Description of weighted-average (to get files 1, 2, 3, 7 from files 9 - 12):
----------------------------------------------------------------------------

For geometries where several ground-state energy values were available, the
weighted average reported in files 1, 2, 3, and 7 as obtained as follows from
the individual energy values in files 9, 10, 11, and 12:

An energy cutoff was defined, as the minimum over all energy values of

  Ecut1 = min{ [ E(T) - DbasL ] , [ Efinal + 0.5 millihartree ] } ,

i.e., a cutoff at the lowest truncated-CI energy, at most 0.5 millihartree
above the lowest Efinal value.  If an first-excited-state energy E1 was present
and lay more than 0.3 millihartree above the corresponding ground-state energy
(i.e., a non-degenerate case), then another energy cutoff was defined, namely

  Ecut2 = Efinal + max{ min[ ( E1 - Efinal ) / 10 , 0.5 millihartree ] ,
                         min[ ( E1 - Efinal ) / 2 , 0.3 millihartree ] } .

Any Efinal values above the above the cutoff(s) were discarded.

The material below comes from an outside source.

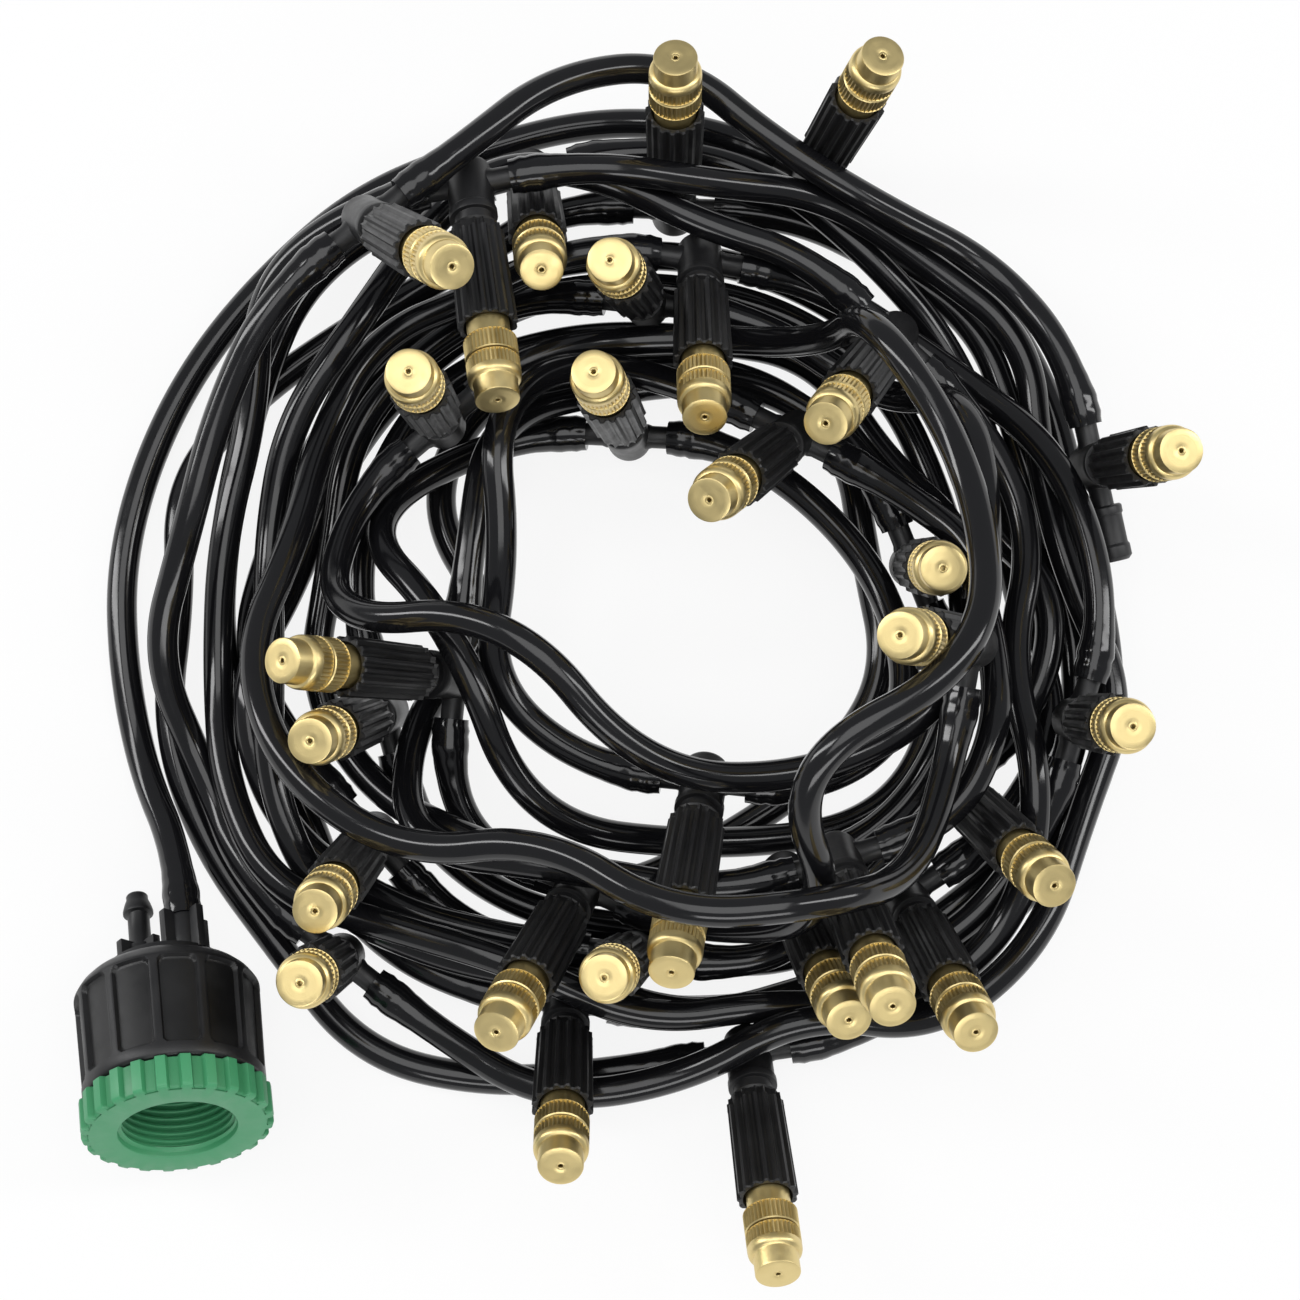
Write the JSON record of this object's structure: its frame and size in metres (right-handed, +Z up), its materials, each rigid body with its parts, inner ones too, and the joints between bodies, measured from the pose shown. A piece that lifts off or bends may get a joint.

The remaining Efinal values were presumed to have a sigma^2 uncertainty (note
"^2" means "to the power of 2") given by the following formula:

 Usq = Ufac * { [ dEl34 ]^2 + [ |Ddc| / sumC*C ]^2 + [ 0.5 * dE(T) ]^2
                   + [ 50 microhartrees ]^2 }

where Ufac was a factor of order unity that slightly increased the Usq value
of cases with higher threshold values T, and of single-root cases, and reduced
the uncertainty of Liu's energies; as a function of the type-code S (see above)
Ufac had the following values:

                        (open-shell)    (mixed-shell)   (closed-shell)
            (Liu)    T=10  2  0.4  0    10  2  0.4  0    10  2  0.4  0 microhar
         -----------  ---------------  ---------------  ---------------
type S = "S" "e" "m"  "o" "p" "P" "O"  "b" "B" "h" "H"  "C" "L" "d" "c"
  Ufac = 0.4 0.5 0.5  3.0 1.3 1.0 0.5  4.0 1.6 1.3 0.8  4.0 1.6 1.3 0.8

 multiple-root:   S = "Q" "q" "0" "6"  "M" "T" "x" ";"  "D" "E" "l" "1"
               Ufac = 2.0 1.0 .75 0.4  2.6 1.3 1.0 0.7  2.6 1.3 1.0 0.7

Each individual Efinal was then weighted by the inverse of its Usq value, to
yield the weighted average for file 1, 2, 3, or 7.